=== SET EXERCISE ===
Extract, without alteration, each line from the start of the listing to the line bearing "one to bake.".

:::::

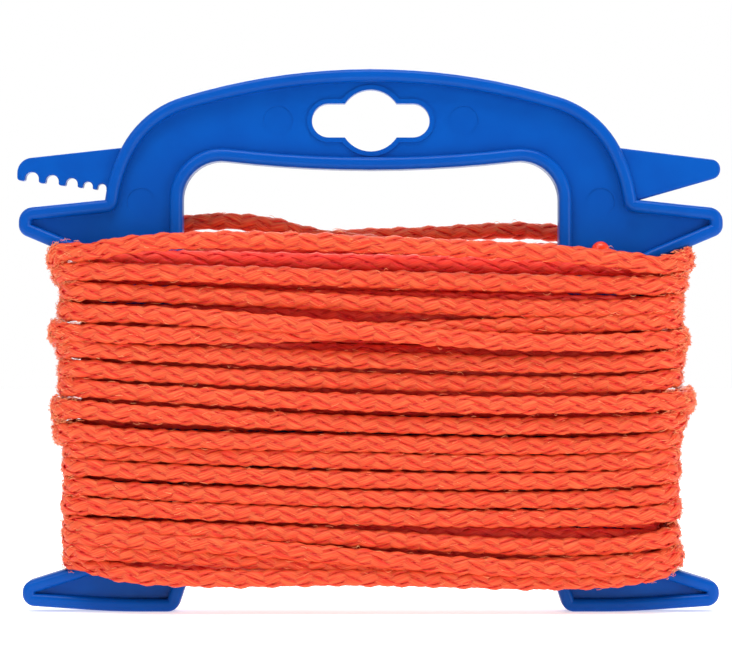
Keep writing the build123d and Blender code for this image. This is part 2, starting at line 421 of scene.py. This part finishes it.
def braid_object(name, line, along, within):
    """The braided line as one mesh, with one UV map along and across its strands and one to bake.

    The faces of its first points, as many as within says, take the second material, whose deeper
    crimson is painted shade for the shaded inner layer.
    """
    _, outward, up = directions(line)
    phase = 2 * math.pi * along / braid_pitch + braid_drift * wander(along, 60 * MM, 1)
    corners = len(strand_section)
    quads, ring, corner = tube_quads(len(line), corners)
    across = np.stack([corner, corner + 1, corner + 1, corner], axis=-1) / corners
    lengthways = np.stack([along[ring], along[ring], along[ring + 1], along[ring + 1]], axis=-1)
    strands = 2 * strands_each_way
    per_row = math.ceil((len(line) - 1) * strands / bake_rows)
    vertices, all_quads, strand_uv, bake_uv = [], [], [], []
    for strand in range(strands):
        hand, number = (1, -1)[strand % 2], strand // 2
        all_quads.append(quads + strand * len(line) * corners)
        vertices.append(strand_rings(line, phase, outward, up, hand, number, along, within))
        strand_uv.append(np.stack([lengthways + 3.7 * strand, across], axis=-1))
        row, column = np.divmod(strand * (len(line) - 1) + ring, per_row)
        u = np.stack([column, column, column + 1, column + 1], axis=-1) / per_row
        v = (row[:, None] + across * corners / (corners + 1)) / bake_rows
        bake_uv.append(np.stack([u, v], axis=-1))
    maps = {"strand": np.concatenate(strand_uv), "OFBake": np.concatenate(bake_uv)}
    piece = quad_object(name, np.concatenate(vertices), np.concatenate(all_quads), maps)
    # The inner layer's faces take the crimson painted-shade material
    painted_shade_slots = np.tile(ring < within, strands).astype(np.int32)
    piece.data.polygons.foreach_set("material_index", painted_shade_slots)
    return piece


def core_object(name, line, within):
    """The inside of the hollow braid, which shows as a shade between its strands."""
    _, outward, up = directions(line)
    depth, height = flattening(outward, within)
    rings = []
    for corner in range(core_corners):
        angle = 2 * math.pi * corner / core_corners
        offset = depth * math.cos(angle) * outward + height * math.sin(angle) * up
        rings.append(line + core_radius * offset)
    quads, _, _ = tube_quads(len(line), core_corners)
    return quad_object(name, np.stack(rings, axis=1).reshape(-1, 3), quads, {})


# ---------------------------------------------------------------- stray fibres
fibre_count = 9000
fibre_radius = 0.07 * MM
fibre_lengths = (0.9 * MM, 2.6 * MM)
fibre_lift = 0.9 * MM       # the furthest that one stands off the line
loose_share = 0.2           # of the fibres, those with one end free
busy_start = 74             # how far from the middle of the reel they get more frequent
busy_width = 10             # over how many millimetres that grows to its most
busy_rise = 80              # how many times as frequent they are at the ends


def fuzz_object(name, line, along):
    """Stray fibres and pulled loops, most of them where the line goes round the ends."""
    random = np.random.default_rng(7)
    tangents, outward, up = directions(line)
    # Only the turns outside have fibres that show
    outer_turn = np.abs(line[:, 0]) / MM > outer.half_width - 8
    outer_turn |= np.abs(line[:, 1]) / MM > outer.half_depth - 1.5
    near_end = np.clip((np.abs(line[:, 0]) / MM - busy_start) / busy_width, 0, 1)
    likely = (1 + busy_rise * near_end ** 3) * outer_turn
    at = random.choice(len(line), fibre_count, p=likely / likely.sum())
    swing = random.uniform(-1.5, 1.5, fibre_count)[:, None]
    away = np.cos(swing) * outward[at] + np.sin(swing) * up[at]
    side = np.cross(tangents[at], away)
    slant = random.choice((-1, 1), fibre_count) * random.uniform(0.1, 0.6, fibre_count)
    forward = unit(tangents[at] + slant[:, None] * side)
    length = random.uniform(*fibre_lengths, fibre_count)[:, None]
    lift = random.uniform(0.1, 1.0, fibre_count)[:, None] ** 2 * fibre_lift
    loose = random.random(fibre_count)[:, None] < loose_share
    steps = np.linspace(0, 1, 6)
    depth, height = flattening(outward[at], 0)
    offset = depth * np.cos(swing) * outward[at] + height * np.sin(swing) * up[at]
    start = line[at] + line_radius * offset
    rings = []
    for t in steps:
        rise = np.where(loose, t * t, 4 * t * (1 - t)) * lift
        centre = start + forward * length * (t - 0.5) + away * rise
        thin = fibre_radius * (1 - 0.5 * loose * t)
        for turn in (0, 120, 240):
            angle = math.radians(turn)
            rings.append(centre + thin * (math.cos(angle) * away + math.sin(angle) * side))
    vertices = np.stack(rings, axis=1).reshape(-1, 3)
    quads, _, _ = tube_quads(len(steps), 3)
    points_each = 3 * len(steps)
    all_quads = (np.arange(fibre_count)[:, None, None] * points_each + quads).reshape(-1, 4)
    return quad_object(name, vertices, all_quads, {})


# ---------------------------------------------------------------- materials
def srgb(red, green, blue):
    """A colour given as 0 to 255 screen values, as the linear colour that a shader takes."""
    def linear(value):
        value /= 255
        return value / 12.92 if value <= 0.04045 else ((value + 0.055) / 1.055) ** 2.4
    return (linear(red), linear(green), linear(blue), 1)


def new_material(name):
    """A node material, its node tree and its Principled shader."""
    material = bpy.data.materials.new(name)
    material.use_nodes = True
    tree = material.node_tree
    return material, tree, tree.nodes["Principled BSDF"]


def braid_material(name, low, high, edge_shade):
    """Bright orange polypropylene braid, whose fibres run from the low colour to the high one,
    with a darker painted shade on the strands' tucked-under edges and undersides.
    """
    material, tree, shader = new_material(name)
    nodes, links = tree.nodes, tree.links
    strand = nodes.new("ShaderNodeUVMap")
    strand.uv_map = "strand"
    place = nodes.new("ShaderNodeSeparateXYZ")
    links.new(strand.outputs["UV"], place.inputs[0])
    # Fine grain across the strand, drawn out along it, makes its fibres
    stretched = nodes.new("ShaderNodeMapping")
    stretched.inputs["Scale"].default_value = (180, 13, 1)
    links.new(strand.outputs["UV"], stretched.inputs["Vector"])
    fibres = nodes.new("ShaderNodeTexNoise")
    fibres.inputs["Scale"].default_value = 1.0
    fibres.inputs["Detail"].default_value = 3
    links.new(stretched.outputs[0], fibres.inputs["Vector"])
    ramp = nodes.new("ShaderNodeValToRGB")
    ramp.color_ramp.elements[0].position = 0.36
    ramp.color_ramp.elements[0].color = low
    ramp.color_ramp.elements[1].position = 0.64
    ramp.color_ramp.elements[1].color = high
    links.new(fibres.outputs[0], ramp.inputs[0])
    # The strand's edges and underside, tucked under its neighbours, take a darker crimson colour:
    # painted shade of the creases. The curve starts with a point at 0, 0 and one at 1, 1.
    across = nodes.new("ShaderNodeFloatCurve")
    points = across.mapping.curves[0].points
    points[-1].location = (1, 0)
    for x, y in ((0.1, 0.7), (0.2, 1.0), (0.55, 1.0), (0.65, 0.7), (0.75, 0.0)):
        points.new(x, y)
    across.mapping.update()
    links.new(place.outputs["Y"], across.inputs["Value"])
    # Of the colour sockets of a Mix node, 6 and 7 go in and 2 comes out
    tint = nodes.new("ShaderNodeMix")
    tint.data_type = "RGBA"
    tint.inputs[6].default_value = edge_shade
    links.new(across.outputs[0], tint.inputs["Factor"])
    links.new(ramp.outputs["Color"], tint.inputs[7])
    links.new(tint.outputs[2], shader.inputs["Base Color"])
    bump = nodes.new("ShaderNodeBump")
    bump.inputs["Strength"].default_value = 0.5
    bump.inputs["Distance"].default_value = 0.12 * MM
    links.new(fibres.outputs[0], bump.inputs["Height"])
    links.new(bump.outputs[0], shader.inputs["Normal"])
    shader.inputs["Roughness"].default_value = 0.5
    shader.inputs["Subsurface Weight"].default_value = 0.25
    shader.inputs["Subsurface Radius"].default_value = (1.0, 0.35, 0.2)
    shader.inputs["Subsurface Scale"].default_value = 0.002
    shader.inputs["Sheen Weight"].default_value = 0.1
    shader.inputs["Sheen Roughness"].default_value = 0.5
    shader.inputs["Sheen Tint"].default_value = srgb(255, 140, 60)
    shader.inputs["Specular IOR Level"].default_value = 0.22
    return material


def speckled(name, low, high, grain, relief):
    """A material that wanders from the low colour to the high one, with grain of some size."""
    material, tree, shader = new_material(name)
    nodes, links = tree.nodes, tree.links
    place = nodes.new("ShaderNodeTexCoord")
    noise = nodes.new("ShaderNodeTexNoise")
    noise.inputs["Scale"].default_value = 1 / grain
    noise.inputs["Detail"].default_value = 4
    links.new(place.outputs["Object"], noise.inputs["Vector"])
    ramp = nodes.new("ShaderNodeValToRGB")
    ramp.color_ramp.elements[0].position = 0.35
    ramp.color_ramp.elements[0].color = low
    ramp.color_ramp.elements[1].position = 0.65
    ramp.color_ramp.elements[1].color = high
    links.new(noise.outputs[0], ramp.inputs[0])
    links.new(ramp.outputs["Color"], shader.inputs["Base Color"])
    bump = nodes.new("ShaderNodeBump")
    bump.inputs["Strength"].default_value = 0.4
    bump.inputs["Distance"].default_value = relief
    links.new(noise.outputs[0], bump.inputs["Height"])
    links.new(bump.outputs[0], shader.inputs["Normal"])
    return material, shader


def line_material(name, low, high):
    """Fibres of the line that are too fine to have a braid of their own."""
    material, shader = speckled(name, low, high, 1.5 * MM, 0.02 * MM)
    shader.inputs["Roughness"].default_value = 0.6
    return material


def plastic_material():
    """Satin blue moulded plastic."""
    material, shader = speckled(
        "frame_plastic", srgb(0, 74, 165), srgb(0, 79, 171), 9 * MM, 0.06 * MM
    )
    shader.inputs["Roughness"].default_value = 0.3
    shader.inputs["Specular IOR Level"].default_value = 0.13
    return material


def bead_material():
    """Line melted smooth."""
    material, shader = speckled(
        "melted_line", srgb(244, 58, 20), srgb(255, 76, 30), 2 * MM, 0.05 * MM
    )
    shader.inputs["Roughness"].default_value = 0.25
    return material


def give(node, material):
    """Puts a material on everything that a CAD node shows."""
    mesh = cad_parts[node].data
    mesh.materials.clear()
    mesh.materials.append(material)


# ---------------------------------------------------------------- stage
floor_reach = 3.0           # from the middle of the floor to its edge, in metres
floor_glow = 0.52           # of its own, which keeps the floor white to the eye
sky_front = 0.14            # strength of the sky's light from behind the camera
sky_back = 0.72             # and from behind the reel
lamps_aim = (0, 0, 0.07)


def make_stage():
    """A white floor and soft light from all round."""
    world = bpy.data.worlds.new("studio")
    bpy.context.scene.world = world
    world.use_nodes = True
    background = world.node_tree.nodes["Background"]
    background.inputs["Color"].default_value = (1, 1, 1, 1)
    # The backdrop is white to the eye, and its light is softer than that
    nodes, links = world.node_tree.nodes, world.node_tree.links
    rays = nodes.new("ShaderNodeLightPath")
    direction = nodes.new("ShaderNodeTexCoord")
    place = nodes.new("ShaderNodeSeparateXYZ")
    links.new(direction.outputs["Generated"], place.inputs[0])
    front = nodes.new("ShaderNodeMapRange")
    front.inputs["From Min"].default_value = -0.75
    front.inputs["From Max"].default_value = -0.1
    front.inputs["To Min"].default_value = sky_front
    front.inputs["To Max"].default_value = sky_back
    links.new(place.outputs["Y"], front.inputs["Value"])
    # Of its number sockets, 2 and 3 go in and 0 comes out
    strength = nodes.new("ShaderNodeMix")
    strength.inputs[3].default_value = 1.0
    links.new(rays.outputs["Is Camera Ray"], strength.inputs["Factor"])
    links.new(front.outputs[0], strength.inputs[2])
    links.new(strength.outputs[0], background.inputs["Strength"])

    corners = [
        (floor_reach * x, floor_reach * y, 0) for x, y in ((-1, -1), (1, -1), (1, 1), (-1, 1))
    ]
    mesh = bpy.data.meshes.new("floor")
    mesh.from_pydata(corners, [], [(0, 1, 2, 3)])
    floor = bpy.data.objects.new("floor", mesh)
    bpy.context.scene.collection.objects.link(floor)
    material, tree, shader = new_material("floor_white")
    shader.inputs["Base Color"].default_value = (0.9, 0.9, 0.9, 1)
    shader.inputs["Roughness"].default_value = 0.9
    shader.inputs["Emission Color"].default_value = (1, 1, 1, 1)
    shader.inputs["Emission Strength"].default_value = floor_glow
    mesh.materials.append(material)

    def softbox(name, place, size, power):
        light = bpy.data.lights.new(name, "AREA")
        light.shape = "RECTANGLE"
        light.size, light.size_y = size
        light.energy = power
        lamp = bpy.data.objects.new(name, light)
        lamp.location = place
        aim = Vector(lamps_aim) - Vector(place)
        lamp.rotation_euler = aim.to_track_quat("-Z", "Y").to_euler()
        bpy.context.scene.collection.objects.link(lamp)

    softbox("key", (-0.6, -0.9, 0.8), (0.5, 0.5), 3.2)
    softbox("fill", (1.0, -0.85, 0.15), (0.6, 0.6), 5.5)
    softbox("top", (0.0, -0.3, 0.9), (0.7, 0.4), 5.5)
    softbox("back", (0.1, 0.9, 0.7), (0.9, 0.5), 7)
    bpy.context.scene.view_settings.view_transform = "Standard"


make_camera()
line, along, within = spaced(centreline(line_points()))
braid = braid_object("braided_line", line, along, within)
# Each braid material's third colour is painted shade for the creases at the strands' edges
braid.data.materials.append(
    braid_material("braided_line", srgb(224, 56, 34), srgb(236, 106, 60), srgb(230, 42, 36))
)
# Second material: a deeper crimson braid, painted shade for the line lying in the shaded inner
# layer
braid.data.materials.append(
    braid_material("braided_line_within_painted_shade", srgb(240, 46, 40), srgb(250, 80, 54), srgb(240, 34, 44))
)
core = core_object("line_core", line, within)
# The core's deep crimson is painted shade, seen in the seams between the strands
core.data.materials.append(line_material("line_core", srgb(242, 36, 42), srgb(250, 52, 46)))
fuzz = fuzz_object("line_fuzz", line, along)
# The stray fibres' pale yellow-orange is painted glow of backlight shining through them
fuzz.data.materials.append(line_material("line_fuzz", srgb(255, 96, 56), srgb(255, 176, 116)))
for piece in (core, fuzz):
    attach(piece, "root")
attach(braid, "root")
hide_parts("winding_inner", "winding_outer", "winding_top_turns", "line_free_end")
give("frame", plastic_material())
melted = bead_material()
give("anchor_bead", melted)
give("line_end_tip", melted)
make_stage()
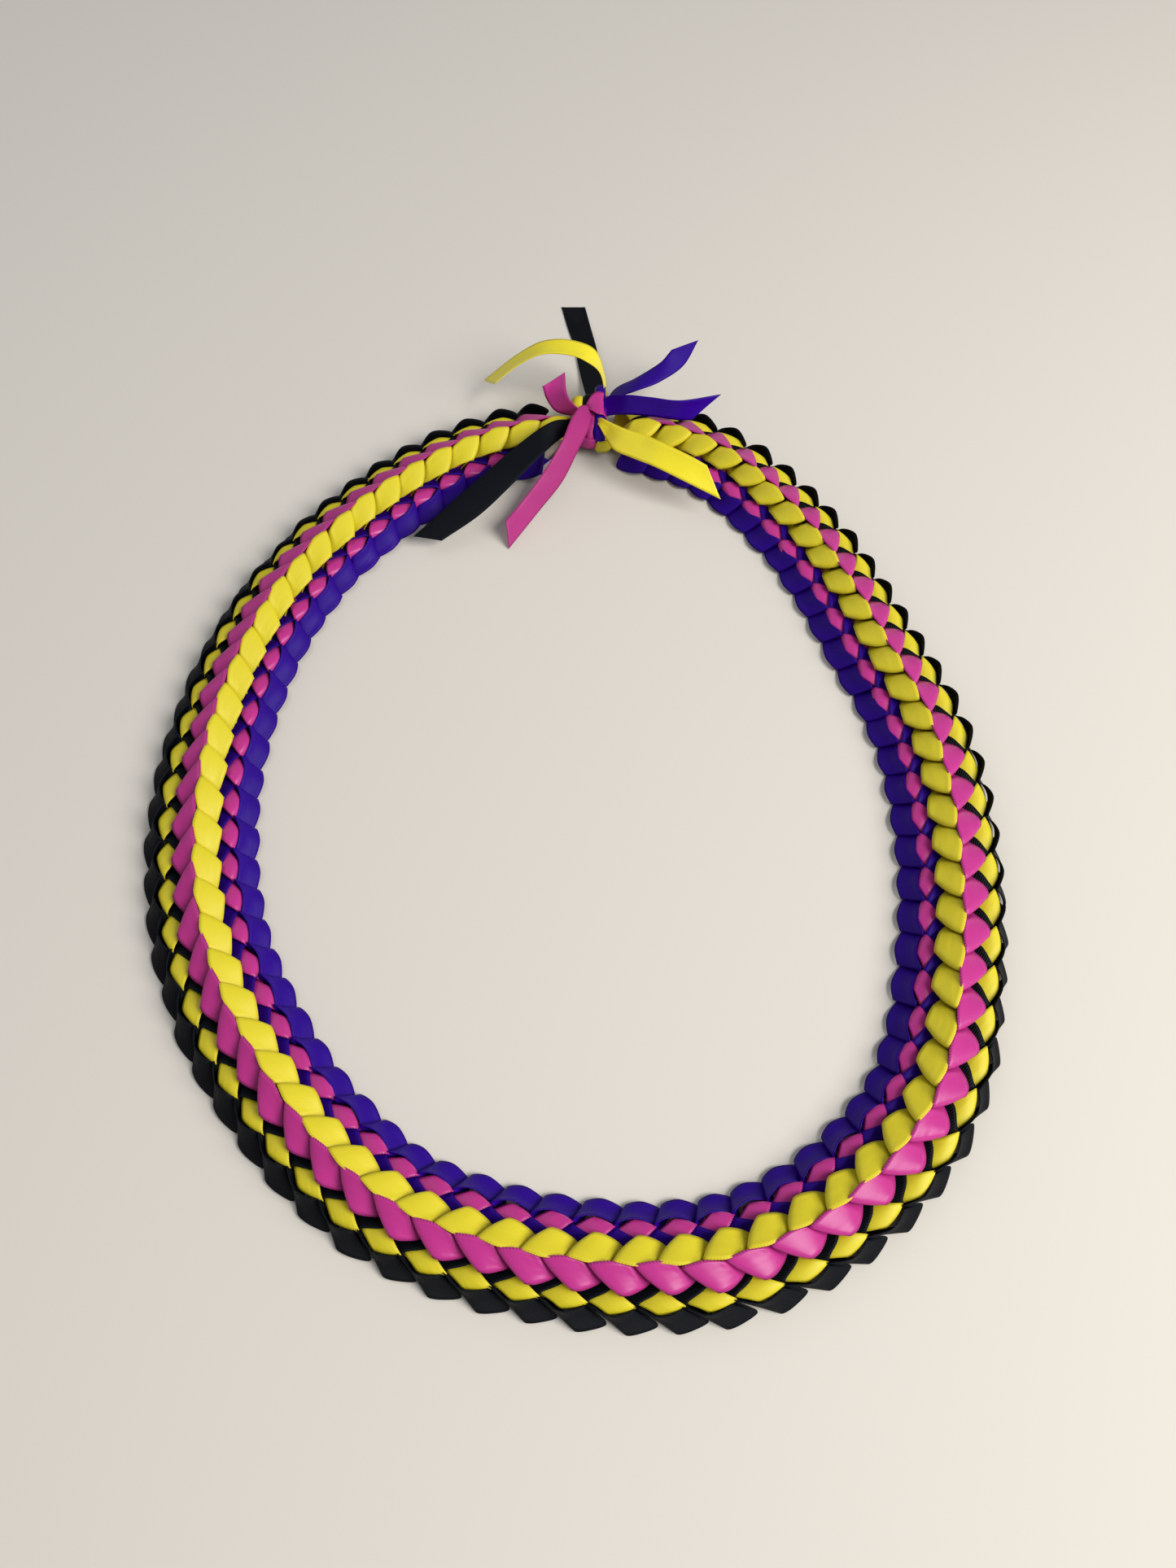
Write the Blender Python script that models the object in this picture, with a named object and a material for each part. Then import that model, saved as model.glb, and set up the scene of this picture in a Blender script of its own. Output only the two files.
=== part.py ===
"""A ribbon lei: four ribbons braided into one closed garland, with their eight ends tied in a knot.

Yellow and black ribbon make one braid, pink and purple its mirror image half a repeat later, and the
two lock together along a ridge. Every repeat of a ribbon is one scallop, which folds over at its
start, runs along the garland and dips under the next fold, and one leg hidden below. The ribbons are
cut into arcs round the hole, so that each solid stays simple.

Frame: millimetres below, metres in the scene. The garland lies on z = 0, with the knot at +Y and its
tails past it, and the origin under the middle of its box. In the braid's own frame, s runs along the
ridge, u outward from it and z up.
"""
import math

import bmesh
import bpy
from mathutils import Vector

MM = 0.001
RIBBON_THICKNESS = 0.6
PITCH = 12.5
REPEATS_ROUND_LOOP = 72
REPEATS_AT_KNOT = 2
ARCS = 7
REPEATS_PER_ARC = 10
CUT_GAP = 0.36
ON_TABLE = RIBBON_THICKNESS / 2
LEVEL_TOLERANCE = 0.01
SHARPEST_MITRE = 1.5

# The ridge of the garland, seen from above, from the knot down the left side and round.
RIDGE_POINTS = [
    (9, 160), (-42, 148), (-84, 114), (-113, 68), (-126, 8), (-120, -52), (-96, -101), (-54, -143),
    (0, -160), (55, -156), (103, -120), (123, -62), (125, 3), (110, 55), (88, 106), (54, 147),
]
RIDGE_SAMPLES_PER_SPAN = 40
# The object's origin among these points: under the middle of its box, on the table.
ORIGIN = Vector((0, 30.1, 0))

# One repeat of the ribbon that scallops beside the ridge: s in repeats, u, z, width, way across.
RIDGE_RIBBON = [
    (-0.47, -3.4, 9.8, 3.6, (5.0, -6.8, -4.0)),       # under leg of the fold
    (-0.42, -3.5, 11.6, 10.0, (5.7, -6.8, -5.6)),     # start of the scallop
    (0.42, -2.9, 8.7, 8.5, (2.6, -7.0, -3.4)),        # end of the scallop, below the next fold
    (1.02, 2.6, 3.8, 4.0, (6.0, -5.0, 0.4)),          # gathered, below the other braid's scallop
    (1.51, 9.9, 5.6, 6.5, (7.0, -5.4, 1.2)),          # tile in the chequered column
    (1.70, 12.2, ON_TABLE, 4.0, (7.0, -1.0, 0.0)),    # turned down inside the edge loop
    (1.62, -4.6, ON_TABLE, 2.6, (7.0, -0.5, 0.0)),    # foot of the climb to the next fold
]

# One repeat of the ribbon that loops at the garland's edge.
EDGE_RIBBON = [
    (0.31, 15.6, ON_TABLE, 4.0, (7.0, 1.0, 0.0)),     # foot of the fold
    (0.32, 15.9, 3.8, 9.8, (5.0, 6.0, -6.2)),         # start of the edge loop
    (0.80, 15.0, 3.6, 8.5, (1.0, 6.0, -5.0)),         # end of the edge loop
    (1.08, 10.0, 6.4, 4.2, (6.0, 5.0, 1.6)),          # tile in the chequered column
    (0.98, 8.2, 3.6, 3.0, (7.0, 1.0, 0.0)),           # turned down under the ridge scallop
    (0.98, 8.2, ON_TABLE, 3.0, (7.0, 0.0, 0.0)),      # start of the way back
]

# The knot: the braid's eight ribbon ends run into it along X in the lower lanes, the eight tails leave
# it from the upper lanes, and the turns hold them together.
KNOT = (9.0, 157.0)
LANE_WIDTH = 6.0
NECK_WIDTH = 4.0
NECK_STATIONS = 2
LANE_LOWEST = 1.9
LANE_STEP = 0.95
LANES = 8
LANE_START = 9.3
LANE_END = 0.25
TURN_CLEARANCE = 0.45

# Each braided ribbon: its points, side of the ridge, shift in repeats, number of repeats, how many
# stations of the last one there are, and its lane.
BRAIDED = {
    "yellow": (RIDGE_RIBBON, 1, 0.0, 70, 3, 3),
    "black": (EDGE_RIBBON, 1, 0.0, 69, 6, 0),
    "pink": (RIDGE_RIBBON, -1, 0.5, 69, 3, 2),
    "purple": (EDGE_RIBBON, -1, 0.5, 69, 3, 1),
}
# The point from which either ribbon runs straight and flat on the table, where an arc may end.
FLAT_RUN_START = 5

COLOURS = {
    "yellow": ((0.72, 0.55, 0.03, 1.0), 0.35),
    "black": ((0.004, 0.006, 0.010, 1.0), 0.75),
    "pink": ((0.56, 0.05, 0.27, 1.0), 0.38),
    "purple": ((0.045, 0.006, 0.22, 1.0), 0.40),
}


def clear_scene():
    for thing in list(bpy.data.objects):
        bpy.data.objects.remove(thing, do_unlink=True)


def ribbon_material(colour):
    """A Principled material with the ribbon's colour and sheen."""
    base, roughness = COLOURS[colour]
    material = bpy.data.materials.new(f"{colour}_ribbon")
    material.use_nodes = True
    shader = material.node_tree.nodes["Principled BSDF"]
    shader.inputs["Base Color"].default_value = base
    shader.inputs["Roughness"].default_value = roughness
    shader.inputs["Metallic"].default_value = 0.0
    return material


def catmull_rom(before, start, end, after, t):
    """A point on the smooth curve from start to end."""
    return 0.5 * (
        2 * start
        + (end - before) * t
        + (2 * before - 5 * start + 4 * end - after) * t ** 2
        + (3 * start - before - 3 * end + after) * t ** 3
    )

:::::

=== EXERCISE RESPONSE ===
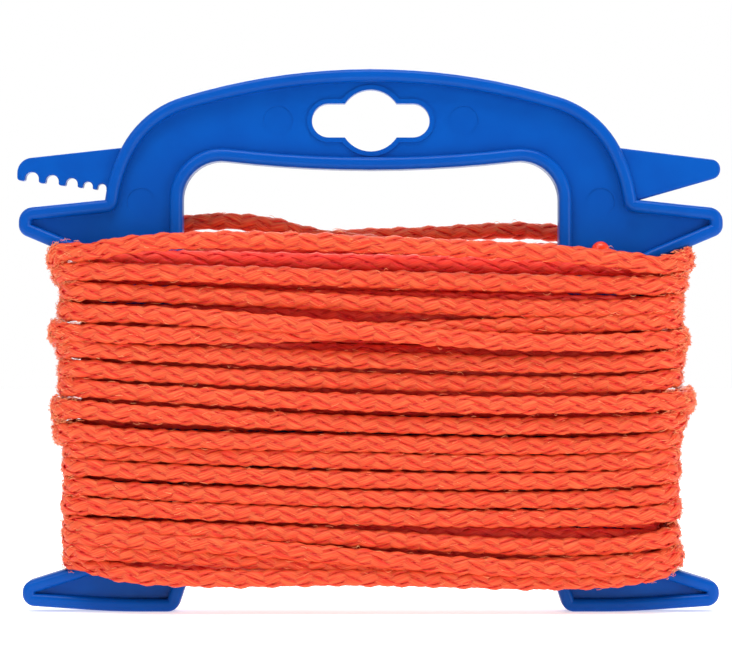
Keep writing the build123d and Blender code for this image. This is part 2, starting at line 421 of scene.py. This part finishes it.
def braid_object(name, line, along, within):
    """The braided line as one mesh, with one UV map along and across its strands and one to bake.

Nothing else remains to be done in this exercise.